# first handgun and ccw



## math_man (Dec 26, 2013)

Hey, I'm looking to get a gun. Yes, it's my first. I have my ccw and have done some research and decided glock 19 or 26.

I want something that's durable, dependable, disposable and will work when I need it to. And I think both of these will suffice.

I'm looking use this gun for my ccw, a range gun and home defense gun until decide if I want more.

I'm 25yo, 5'9" 195. I've been shooting on occasion for a couple years not religiously or anything. I'm decent but looking to get better and possibly doing some IDPA with it. I've shot shotguns, rifles and multiple types of handguns. In 22 and 9mm.

Could you guys weigh in on which would be better??

Thanks!


----------



## DJ Niner (Oct 3, 2006)

G19 is a great all-around pistol, and very popular in IDPA.

G26 will hide slightly better under thin, warm-weather clothing, if you will be carrying a lot under those conditions.

If you think you will ONLY be getting one pistol, I'd vote for the G19.

However, if you think you might get a second pistol someday, then the G26 could be dedicated to carry duties, and a larger pistol (G19, or even a G17 or G34) could be used more effectively for target shooting and IDPA.

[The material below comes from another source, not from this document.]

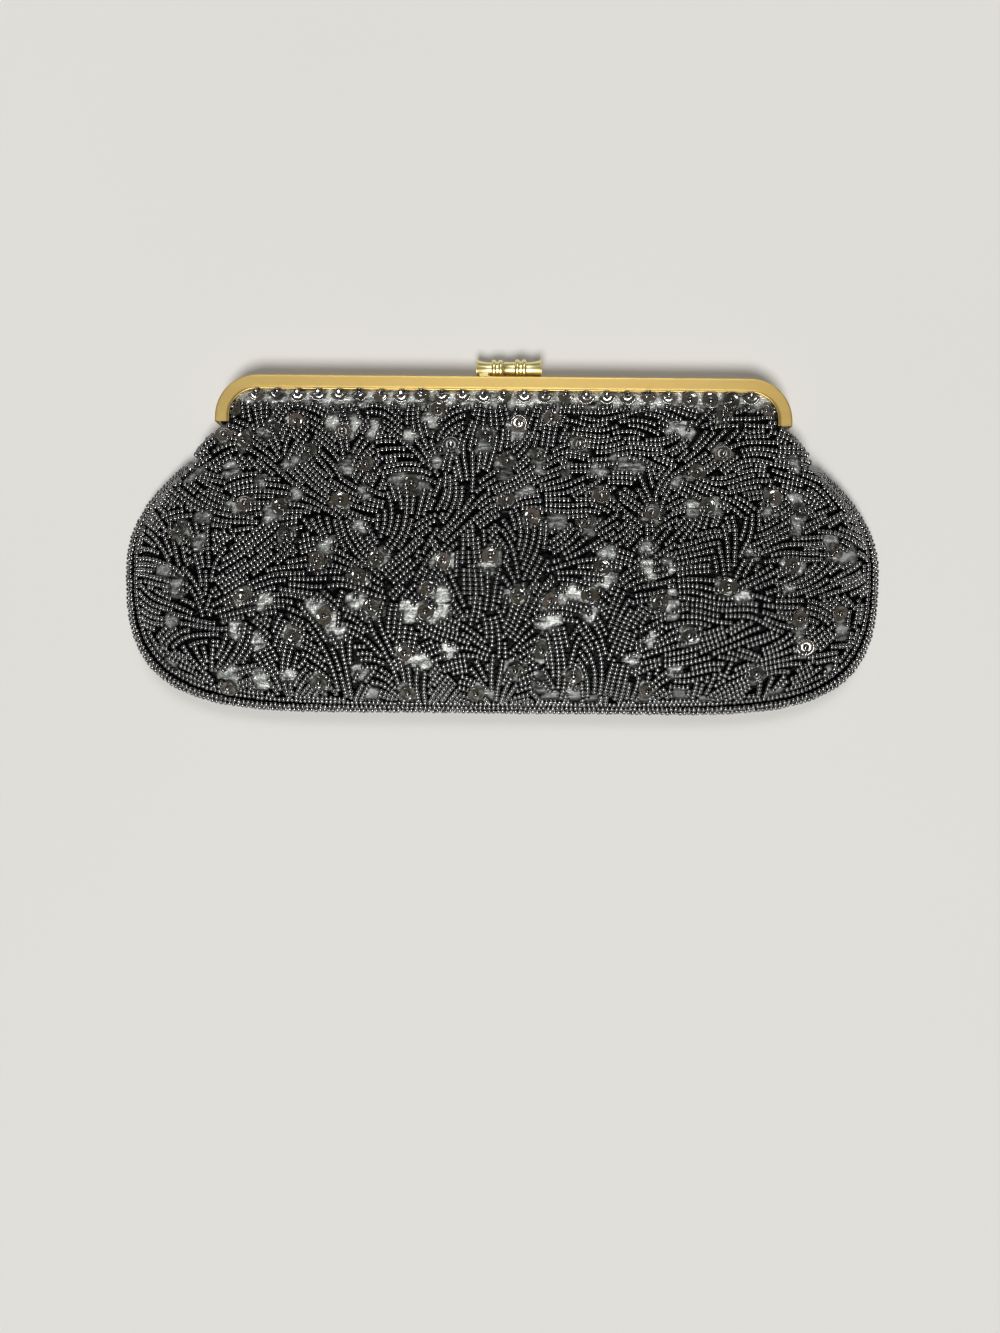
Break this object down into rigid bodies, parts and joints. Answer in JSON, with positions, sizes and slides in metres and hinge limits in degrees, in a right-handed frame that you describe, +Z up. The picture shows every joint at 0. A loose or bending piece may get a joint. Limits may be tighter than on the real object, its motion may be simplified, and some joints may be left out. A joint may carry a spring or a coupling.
{
  "type": "kiss lock frame purse",
  "caption": "Beaded evening clutch with a brass kiss lock frame, a turned spool clasp, black bead embroidery on satin and smoky sequins.",
  "frame": {"origin": "middle of the resting face: halfway across the bag and halfway from the bottom edge to the top of the clasp, on the surface that the bag lies on", "axes": "the bag lies on its back: +X across the bag along the frame, +Y from the bottom edge toward the clasp, +Z up, out of the front"},
  "size_m": [0.226, 0.1066, 0.0244],
  "materials": {
    "frame_brass": "satin, gold coloured",
    "knob_brass": "polished, gold coloured",
    "pin_brass": "dull",
    "cotton_cord": "twisted cotton",
    "black_beads": "glossy black glass seed beads",
    "black_satin": "black satin with a grey sheen",
    "stiff_cloth": "stiff woven interlining",
    "lining_cloth": "smooth lining cloth",
    "smoke_sequins": "glossy, smoky and slightly see-through"
  },
  "bodies": {
    "bag": {"back_frame": "frame_brass", "left_hinge_pin": "pin_brass", "right_hinge_pin": "pin_brass", "right_knob": "knob_brass", "right_knob_post": "knob_brass", "back_crimp_cord": "cotton_cord", "back_beadwork": "black_beads", "back_satin": "black_satin", "back_interlining": "stiff_cloth", "back_lining": "lining_cloth", "front_beadwork_body": "black_beads", "front_beadwork_fold": "black_beads", "front_satin_body": "black_satin", "front_satin_fold": "black_satin", "front_interlining_body": "stiff_cloth", "front_interlining_fold": "stiff_cloth", "front_lining_body": "lining_cloth", "front_lining_fold": "lining_cloth", "seam_beads": "black_beads", "front_sequins": "smoke_sequins"},
    "front_half": {"front_frame": "frame_brass", "left_knob": "knob_brass", "left_knob_post": "knob_brass", "front_crimp_cord": "cotton_cord", "front_beadwork_flap": "black_beads", "front_satin_flap": "black_satin", "front_interlining_flap": "stiff_cloth", "front_lining_flap": "lining_cloth", "frame_edge_sequins": "smoke_sequins"}
  },
  "joints": [
    {"name": "frame_hinge", "type": "hinge", "parent": "bag", "child": "front_half", "pos_m": [0, 0.0211, 0.0059], "axis": [1, 0, 0], "range_deg": [0, 70], "deforming": ["front_beadwork_fold", "front_satin_fold", "front_interlining_fold", "front_lining_fold"]}
  ]
}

Really, there is no bad choice here. If you've never handled/shot a G26, I'd recommend trying one before buying; the very short two-finger grip can be off-putting for some folks ("feels weird" is a common comment), but functionally it works just fine.


----------



## Cait43 (Apr 4, 2013)

If you’re planning on buying your first gun, you should try to put your hands on as many guns as possible and shoot as many guns as possible. Everyone has different hand shapes, sizes and finds different types of sights easier to use. The best first gun is the one that you can shoot most accurately. Once you find that, then you can start fine tuning your decision based on weight, concealability, caliber, etc.


----------



## SouthernBoy (Jun 27, 2007)

Normally I recommend something along the lines of what Cait43 wrote in post #3. However since you have narrowed down your selection list to two specific pistols, I'll just address those.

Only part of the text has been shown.